◆ **WHAT IS NEEDED**:
Search the data below for the word "part" and copy each line that holds it.

◆ **DATASET ENTRIES**:
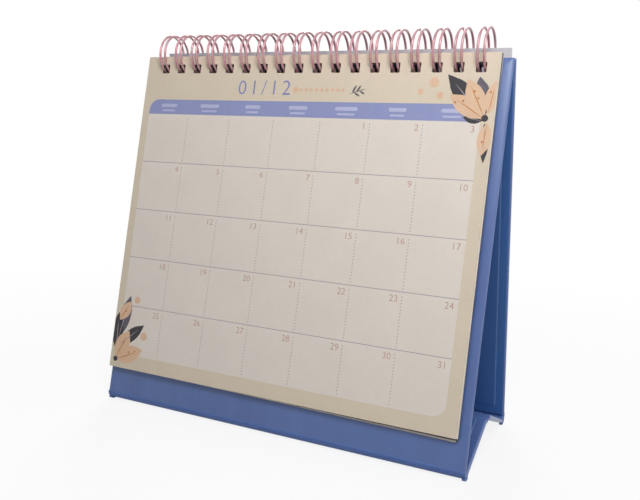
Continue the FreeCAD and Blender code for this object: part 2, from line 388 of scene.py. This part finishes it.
dotLook = dict(leafLook, colour="#bbb1b5", deep="#b0a6aa")
numeralLook = dict(leafLook, colour="#c99a8c", deep="#bd8e80")
markLook = dict(leafLook, colour="#c6c9e8", deep="#bdc0e1")
headingLook = dict(leafLook, colour="#7f87c4", deep="#767ebc")
peachLook = dict(leafLook, colour="#eecbac", deep="#e6bf9e")
slateLook = dict(leafLook, colour="#6d6770", deep="#5b5660")
inkLook = dict(leafLook, colour="#3c383e", deep="#2e2b31")
amberLook = dict(leafLook, colour="#d08a50", deep="#c07a42")
cardLook = dict(leafLook, colour="#f0ecee", deep="#e6e2e5", cloud=20.0, roughness=0.5)
wireLook = {"colour": "#d2a0a6", "deep": "#bf8890", "thinCoat": 3.0, "orangePeel": 0.5,
            "peelDepth": 0.006, "smoothest": 0.25, "dullest": 0.38, "metallic": 0.25,
            "coat": 0.3, "coatRoughness": 0.2}

cover = coverPaper("satinLaminatedPaper", coverLook)
lining = coverPaper("liningPaper", liningLook)
foldSkin = coverPaper("creasedLaminatedPaperLightened", foldLightenedLook)
leafPaper = printedPaper("offsetPaperBeigeTint", leafLook)
cutEdgeShaded = printedPaper("cutOffsetPaperShaded", cutEdgeShadedLook)
whiteInk = printedPaper("offsetPaperBare", whiteLook)
headerInk = printedPaper("periwinkleInk", headerLook)
ruleInk = printedPaper("lilacGreyInk", ruleLook)
dotInk = printedPaper("paleGreyInk", dotLook)
numeralInk = printedPaper("rosewoodInk", numeralLook)
markInk = printedPaper("paleLilacInk", markLook)
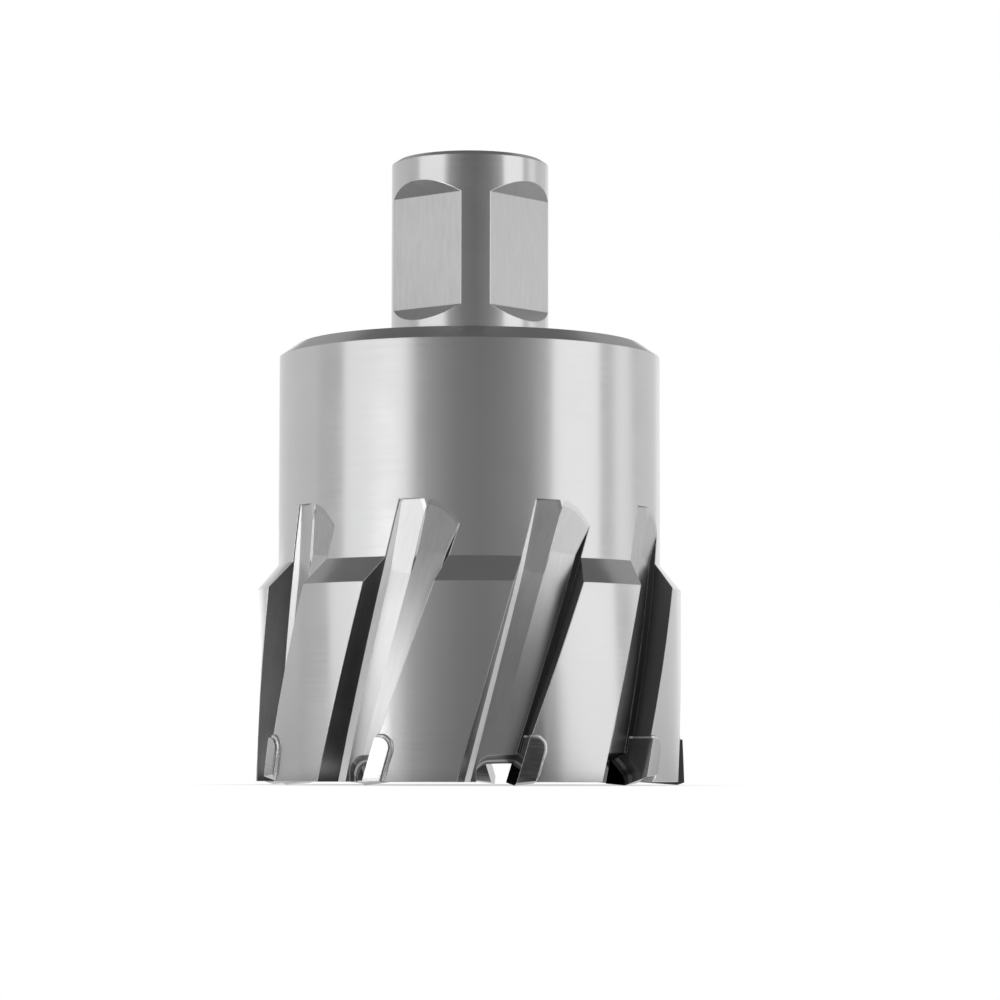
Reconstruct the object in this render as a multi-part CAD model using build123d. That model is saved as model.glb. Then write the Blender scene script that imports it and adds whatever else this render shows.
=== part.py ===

◆ **EXERCISE ANSWER**:
Continue the FreeCAD and Blender code for this object: part 2, from line 388 of scene.py. This part finishes it.
Reconstruct the object in this render as a multi-part CAD model using build123d. That model is saved as model.glb. Then write the Blender scene script that imports it and adds whatever else this render shows.
=== part.py ===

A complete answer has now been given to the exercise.